This Article assesses the alarming proposition at the core of the school’s argument in Morse v. Frederick: that a school has constitutional power to suppress any speech inconsistent with its self-defined 'basic educational mission.' The phrase was taken from an earlier opinion upholding punishment of the 'vulgar and lewd' manner in which an idea was expressed. It would be a very different thing to extend this concept to suppression of the idea itself. This Article explores the extent to which inculcating particular ideas can be part of a school’s mission, and the still narrower set of cases in which suppression of dissent can be an acceptable means of inculcating those ideas.
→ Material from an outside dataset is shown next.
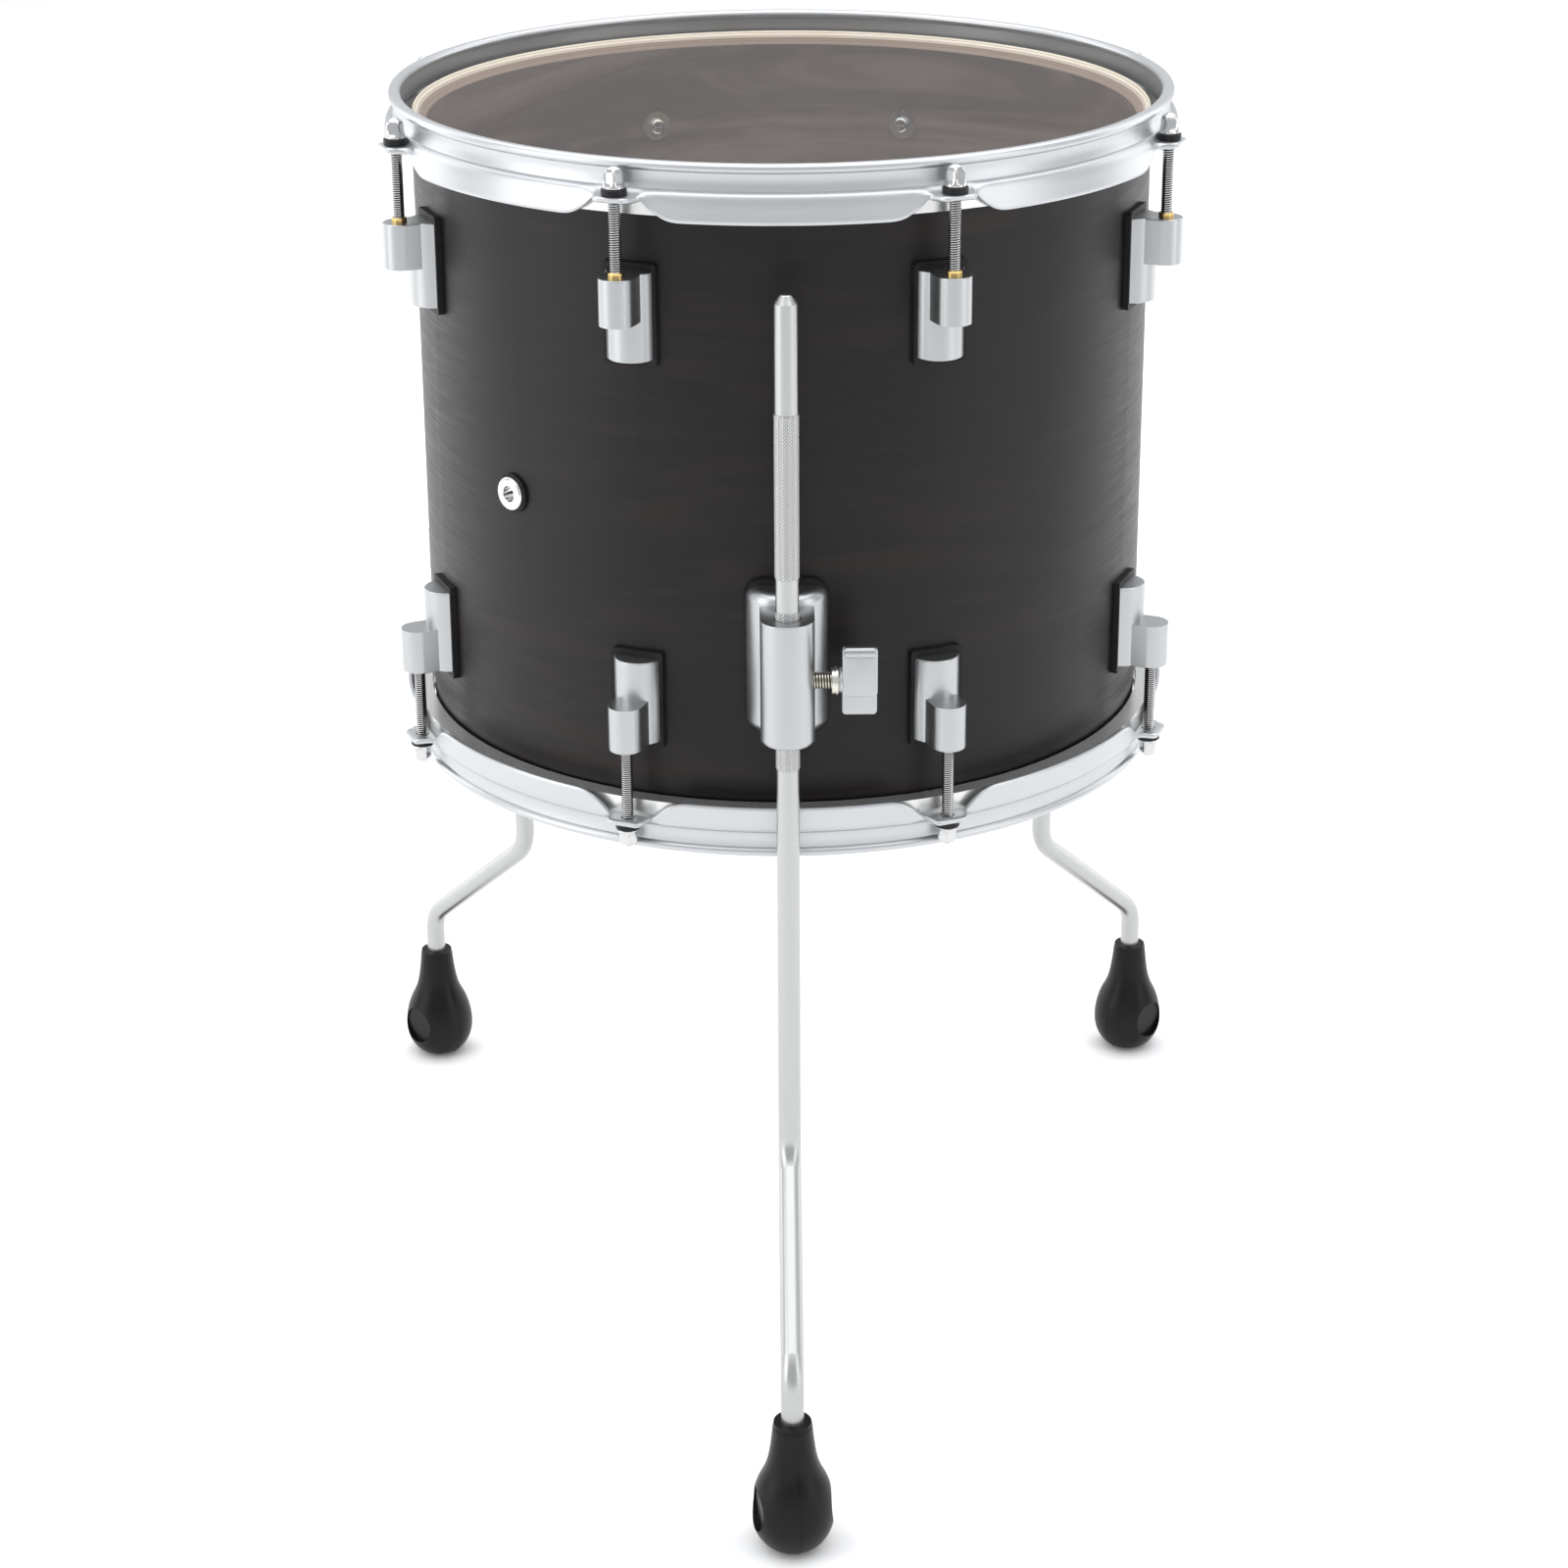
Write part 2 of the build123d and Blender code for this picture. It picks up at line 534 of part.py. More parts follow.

While the Court cannot identify a clear principle that describes all the cases in which student speech can be suppressed, it can identify a clear counter-principle: the right to freely state political and religious ideas is protected. Tinker v. Des Moines Independent Community School District is an essential protection for such high-value speech, and all subsequent cases in the Supreme Court appear to reaffirm this core holding of Tinker. The Court’s public-forum doctrine is no substitute for Tinker; public- forum doctrine would permit even-handed suppression of broad categories of speech. The school’s 'basic educational mission' standard, unless carefully defined and limited in ways the school did not even attempt, would eliminate even the requirement of viewpoint neutrality and substantially repeal the Free Speech Clause in public schools.

Douglas Laycock, High-Value Speech and the Basic Educational Mission of a Public School: Some Preliminary Thoughts, 12 Lewis & Clark Law Review, 111–130 (2008).